Extract every line from the records below that contains the word "three".

▶ [Task data]
******************************

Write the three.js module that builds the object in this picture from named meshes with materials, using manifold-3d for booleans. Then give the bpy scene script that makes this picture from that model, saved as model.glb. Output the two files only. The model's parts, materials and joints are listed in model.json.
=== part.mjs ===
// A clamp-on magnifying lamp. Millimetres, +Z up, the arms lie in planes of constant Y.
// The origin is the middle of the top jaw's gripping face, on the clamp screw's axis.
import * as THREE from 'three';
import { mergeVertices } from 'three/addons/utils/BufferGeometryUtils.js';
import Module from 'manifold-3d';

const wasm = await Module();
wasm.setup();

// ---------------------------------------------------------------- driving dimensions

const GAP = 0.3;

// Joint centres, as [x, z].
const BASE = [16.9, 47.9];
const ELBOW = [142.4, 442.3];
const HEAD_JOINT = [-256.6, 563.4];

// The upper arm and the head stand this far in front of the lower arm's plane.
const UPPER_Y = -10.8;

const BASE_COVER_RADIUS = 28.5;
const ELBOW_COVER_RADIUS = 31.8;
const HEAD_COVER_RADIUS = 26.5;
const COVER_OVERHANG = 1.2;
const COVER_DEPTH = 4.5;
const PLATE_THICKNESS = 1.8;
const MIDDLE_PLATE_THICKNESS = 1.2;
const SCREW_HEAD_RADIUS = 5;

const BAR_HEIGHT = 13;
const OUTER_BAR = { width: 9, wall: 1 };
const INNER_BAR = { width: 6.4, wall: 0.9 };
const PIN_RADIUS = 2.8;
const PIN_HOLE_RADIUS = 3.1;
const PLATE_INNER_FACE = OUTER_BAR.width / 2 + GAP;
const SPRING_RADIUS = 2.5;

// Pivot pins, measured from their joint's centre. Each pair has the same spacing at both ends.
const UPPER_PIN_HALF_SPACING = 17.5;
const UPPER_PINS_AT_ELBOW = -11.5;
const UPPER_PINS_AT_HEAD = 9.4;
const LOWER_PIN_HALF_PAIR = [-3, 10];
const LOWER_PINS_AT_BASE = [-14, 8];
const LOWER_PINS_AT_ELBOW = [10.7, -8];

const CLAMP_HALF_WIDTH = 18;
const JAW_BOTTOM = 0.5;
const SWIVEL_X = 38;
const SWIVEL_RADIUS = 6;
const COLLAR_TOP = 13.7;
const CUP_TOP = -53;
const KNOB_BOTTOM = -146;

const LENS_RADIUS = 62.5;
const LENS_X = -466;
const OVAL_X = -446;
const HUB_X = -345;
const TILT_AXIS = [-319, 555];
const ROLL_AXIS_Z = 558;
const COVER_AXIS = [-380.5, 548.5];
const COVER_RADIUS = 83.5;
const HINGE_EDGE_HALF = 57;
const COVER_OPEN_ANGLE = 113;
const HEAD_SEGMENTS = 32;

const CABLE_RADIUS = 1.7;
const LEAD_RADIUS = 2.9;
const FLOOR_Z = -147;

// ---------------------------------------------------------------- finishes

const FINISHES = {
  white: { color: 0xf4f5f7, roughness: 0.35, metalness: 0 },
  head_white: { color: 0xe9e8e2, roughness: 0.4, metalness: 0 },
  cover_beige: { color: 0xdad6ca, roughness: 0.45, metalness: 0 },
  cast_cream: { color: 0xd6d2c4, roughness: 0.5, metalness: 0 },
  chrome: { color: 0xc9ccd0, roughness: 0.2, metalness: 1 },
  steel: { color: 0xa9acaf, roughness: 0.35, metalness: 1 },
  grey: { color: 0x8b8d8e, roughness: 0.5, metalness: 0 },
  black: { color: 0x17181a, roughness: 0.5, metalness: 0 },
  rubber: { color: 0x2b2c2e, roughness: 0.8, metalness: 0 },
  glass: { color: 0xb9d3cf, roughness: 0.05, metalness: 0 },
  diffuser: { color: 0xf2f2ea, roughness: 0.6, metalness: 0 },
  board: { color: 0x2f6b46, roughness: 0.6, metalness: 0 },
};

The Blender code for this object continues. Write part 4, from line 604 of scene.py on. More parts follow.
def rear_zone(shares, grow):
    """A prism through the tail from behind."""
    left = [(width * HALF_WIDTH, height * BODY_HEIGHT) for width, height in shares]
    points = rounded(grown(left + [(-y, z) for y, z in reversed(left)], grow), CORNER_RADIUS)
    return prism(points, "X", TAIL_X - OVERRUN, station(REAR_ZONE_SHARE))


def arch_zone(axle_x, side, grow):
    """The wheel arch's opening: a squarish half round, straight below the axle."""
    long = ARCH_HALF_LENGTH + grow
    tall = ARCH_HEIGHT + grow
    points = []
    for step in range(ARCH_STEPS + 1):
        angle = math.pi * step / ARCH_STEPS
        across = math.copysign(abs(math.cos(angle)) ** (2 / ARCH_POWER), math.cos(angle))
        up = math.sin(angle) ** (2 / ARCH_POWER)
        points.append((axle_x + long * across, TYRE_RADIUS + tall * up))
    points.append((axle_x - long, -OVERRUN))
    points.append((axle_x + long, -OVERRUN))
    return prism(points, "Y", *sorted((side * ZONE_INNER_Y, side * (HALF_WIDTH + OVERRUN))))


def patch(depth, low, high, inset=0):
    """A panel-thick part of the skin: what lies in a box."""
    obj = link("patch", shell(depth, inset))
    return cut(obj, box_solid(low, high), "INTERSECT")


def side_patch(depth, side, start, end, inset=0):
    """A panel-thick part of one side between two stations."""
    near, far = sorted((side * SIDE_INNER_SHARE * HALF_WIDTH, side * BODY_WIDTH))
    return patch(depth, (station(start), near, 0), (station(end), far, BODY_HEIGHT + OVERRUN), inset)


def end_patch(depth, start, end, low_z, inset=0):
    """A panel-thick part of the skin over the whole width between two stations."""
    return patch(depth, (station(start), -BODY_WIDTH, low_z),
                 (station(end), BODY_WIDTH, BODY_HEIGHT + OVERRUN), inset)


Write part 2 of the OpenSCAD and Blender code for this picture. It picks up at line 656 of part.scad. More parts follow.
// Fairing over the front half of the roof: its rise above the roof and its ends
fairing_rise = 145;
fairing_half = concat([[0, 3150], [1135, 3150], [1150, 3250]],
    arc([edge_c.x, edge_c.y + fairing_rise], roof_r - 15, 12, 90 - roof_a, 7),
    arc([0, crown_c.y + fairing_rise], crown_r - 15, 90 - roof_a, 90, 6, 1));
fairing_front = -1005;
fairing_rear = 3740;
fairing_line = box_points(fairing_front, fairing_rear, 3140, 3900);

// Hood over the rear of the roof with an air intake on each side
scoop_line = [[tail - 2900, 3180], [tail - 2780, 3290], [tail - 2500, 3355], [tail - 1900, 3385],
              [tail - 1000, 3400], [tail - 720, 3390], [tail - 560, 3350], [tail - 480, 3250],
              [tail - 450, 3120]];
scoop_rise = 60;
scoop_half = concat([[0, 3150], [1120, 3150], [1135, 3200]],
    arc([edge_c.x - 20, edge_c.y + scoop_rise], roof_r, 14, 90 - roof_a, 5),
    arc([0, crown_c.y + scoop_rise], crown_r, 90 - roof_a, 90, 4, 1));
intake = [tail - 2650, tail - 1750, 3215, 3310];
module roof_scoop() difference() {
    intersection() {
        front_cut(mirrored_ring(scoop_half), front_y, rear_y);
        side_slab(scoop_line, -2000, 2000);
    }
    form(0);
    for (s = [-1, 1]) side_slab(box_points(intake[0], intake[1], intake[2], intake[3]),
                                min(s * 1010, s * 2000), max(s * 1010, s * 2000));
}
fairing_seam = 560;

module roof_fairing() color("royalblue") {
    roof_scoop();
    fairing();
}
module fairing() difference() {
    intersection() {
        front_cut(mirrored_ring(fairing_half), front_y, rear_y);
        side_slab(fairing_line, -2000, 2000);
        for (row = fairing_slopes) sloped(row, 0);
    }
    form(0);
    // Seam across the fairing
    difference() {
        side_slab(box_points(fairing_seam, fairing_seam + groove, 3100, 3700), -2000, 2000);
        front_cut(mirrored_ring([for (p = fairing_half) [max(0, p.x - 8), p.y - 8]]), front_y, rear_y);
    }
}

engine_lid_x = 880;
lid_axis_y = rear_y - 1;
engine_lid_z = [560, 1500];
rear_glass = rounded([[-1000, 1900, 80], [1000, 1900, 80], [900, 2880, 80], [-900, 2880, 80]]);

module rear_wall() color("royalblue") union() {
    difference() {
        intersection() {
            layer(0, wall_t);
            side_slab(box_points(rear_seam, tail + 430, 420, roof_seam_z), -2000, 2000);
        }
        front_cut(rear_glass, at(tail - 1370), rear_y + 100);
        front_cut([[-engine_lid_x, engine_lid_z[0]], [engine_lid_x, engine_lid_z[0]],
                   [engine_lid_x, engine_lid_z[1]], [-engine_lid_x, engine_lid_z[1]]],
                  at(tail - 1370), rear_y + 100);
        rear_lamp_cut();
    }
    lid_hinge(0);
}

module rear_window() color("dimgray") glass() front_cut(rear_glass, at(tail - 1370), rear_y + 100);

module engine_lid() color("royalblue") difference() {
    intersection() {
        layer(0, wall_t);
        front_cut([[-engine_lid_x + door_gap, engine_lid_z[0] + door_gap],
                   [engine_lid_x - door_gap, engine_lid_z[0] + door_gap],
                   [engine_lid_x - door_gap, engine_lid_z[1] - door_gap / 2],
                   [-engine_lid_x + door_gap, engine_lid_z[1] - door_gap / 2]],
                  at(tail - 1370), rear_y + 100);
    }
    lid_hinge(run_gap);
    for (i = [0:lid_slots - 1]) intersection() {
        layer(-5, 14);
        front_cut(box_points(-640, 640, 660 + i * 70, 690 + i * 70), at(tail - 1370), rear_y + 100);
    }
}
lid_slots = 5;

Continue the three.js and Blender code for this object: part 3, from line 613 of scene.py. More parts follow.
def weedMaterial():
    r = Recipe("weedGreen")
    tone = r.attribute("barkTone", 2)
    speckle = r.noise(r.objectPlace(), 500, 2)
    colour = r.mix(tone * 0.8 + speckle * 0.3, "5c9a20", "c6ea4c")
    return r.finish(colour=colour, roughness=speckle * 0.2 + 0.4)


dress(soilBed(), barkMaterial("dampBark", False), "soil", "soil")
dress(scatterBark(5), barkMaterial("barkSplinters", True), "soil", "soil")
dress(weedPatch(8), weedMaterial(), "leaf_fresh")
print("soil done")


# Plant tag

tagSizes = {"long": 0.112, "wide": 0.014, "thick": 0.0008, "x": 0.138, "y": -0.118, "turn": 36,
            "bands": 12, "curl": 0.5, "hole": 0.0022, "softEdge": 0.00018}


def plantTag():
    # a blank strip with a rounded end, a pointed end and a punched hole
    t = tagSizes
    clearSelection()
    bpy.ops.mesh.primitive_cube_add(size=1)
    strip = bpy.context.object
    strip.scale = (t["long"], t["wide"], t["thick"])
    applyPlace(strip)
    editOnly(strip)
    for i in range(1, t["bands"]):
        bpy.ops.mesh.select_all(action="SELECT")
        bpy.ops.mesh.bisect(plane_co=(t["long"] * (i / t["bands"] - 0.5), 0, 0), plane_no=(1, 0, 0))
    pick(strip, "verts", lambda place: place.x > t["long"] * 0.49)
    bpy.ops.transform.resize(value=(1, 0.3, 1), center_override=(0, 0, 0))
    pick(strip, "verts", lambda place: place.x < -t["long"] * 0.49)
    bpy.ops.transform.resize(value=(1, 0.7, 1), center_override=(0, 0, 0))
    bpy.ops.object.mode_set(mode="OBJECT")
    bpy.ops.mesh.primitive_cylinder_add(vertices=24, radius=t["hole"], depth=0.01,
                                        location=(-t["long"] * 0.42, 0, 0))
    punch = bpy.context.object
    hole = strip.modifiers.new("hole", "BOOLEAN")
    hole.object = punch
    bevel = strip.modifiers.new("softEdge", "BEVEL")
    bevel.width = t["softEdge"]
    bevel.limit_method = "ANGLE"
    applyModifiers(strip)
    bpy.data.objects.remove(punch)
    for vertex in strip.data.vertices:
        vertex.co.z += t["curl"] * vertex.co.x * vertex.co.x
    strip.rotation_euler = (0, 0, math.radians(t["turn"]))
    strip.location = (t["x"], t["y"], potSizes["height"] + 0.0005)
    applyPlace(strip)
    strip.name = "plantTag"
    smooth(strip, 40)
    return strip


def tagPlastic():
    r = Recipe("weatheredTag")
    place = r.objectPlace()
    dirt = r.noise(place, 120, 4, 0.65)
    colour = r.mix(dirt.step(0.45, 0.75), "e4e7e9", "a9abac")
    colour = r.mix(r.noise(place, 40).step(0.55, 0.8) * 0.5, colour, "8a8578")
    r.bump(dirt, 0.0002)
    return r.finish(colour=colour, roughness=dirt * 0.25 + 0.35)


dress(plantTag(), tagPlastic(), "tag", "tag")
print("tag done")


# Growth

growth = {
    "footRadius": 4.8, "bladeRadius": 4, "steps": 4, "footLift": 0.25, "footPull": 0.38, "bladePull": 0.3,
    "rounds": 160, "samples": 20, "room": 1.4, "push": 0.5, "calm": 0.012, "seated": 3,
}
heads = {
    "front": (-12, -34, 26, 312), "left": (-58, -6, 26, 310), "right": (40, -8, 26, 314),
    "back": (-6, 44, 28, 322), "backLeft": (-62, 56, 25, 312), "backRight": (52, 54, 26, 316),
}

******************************

▶ [Answer to this problem]
Write the three.js module that builds the object in this picture from named meshes with materials, using manifold-3d for booleans. Then give the bpy scene script that makes this picture from that model, saved as model.glb. Output the two files only. The model's parts, materials and joints are listed in model.json.
import * as THREE from 'three';
import { mergeVertices } from 'three/addons/utils/BufferGeometryUtils.js';
Continue the three.js and Blender code for this object: part 3, from line 613 of scene.py. More parts follow.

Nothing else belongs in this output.